• [Extracted information]:

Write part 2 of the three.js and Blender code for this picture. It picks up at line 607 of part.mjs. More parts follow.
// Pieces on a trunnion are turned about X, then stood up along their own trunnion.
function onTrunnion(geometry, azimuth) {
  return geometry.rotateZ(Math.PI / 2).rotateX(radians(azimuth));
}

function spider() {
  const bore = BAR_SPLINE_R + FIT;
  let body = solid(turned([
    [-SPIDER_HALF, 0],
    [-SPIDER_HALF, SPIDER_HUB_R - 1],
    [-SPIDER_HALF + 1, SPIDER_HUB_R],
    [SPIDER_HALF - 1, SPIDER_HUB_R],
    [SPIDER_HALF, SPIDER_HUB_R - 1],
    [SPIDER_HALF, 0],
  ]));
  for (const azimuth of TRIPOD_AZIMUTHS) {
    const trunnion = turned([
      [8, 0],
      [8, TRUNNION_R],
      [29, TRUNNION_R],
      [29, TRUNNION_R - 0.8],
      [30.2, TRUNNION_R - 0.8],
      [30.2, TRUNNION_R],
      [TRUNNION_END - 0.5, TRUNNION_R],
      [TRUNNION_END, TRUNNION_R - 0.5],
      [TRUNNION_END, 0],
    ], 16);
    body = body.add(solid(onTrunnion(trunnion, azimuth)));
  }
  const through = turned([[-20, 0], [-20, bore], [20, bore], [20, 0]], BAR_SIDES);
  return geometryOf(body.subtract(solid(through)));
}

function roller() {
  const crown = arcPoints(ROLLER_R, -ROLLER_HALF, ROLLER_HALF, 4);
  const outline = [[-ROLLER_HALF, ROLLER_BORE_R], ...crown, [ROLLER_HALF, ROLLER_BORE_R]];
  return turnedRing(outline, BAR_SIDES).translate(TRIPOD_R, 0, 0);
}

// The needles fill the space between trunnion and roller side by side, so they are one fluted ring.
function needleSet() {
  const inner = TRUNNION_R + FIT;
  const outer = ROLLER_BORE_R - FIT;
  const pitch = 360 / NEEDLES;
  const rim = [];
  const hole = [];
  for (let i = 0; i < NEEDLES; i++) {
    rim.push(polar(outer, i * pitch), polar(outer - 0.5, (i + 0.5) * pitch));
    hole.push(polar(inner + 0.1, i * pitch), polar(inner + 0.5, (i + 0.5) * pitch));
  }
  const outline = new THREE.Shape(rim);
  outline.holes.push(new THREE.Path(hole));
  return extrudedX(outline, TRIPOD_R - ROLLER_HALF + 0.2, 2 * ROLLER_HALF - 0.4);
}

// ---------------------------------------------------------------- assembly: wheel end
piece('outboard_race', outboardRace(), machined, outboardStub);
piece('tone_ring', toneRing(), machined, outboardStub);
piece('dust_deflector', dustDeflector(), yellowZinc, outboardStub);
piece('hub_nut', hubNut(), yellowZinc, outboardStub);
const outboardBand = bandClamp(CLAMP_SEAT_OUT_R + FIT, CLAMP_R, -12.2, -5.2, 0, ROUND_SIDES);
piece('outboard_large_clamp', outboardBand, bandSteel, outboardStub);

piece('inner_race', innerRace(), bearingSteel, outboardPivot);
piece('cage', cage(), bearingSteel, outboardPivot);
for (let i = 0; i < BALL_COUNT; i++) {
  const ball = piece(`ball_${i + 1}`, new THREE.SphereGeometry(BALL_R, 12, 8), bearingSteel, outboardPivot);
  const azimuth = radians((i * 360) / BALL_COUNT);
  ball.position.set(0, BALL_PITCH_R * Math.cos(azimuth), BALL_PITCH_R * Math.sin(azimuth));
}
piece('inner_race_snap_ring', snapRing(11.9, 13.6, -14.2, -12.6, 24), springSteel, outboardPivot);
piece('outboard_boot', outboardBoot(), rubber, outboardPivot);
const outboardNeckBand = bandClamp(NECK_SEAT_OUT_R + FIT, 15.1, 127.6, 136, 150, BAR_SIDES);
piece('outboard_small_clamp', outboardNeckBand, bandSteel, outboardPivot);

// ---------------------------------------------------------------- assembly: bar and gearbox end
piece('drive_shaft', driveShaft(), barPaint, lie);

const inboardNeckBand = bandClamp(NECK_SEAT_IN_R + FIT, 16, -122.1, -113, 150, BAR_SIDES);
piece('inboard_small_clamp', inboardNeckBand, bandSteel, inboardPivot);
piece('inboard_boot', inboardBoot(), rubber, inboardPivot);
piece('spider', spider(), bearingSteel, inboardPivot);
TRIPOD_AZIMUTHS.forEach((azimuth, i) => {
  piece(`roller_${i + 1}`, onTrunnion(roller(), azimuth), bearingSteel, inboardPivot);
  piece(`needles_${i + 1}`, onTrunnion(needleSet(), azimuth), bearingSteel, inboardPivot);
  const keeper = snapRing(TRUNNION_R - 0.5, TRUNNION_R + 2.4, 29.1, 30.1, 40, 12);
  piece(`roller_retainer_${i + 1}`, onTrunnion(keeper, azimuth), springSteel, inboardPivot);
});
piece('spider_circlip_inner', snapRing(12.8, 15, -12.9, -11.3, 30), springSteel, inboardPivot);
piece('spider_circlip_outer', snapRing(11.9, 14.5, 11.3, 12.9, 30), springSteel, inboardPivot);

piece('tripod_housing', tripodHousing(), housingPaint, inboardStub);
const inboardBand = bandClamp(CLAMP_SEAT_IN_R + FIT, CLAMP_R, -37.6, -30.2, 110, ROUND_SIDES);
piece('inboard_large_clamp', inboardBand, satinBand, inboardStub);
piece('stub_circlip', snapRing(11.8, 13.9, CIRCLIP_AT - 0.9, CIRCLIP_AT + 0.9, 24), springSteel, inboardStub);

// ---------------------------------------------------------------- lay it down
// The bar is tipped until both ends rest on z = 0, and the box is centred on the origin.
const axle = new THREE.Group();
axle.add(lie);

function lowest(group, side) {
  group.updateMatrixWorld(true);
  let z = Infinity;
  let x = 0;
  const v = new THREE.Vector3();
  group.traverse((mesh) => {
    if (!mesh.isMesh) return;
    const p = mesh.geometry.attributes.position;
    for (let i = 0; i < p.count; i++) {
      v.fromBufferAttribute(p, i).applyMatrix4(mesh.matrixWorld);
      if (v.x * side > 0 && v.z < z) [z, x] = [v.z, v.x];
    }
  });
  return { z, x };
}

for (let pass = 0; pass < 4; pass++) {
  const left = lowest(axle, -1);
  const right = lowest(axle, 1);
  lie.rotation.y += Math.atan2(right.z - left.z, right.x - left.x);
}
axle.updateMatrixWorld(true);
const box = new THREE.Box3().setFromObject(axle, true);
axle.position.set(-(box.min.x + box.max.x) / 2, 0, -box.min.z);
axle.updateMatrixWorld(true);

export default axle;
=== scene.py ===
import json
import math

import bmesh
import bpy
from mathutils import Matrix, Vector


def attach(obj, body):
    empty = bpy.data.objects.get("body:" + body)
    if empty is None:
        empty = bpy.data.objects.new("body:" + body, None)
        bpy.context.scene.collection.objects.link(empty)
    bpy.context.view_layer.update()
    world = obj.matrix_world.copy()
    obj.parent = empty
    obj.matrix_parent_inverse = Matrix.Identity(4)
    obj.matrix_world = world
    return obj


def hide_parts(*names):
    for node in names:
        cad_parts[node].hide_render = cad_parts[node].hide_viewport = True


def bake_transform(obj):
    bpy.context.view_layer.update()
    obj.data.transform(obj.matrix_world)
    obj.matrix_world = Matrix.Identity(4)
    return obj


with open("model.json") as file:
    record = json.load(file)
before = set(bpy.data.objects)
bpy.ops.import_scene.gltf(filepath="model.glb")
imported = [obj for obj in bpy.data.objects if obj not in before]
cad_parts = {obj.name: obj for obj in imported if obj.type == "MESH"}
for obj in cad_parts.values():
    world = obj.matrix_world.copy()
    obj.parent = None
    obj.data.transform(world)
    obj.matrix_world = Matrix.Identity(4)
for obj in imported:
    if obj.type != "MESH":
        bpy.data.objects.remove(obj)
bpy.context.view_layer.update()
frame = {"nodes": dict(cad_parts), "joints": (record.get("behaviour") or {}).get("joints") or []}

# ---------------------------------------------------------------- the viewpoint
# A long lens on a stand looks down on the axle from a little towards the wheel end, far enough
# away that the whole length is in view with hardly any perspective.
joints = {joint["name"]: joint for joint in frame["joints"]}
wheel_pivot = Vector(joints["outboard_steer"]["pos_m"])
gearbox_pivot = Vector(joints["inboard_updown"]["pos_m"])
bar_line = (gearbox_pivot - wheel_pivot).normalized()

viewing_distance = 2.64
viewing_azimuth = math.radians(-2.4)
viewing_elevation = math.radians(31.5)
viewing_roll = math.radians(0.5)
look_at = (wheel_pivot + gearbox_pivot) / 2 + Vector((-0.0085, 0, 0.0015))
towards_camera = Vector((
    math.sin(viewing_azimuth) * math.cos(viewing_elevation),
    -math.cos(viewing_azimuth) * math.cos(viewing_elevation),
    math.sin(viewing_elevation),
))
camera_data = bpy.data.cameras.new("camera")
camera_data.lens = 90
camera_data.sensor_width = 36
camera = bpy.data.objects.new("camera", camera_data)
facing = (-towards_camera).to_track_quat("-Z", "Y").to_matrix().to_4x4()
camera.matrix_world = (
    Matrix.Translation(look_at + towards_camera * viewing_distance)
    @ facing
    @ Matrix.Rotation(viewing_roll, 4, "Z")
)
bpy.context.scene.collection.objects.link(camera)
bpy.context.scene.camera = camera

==

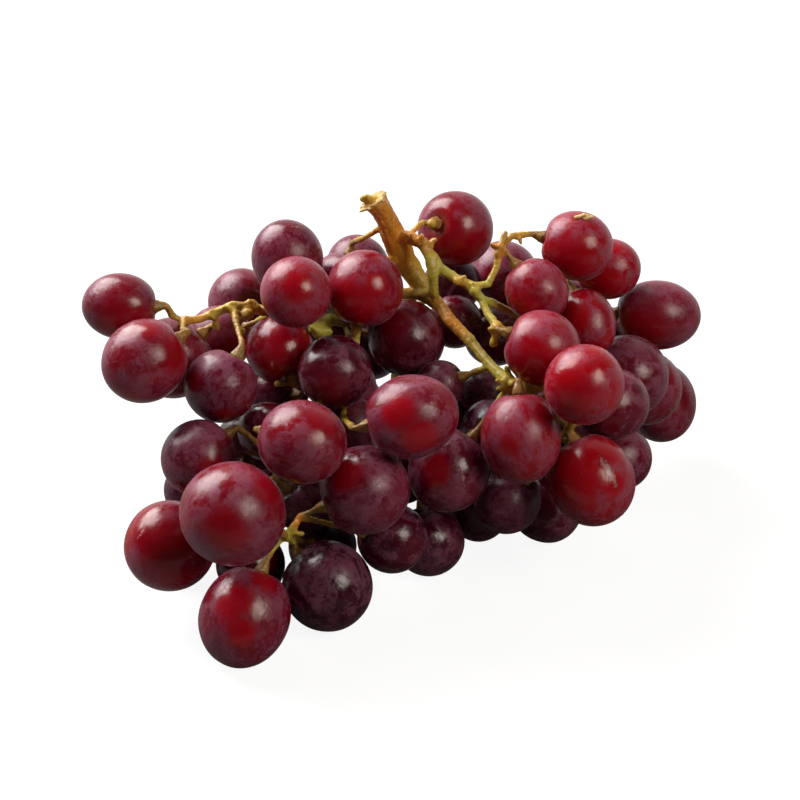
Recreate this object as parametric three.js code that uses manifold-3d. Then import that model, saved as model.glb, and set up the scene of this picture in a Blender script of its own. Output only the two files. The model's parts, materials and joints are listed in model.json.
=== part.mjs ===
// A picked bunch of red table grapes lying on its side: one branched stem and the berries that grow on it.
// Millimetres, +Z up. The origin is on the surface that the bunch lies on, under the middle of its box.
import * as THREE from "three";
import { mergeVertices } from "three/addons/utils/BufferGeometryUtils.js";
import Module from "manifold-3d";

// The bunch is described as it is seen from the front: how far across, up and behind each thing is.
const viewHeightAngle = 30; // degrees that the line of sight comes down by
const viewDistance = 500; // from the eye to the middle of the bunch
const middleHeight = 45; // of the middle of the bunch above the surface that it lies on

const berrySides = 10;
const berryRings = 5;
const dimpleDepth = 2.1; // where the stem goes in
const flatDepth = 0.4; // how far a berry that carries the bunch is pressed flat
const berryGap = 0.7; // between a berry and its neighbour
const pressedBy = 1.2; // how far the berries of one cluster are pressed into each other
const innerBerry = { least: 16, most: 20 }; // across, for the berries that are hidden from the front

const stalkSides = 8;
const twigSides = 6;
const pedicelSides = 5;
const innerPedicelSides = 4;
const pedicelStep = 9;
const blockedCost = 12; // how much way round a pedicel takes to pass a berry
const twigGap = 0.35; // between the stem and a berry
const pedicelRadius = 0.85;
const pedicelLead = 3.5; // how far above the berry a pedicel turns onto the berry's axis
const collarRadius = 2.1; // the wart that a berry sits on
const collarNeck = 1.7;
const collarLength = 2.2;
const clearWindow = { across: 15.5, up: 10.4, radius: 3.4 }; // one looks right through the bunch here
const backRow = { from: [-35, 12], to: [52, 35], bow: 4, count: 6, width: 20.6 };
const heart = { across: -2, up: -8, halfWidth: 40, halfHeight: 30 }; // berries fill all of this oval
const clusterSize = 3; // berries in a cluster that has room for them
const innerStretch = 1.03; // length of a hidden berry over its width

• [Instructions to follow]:
Copy all lines above containing the string "model".

• [Final result]:
with open("model.json") as file:
bpy.ops.import_scene.gltf(filepath="model.glb")
Recreate this object as parametric three.js code that uses manifold-3d. Then import that model, saved as model.glb, and set up the scene of this picture in a Blender script of its own. Output only the two files. The model's parts, materials and joints are listed in model.json.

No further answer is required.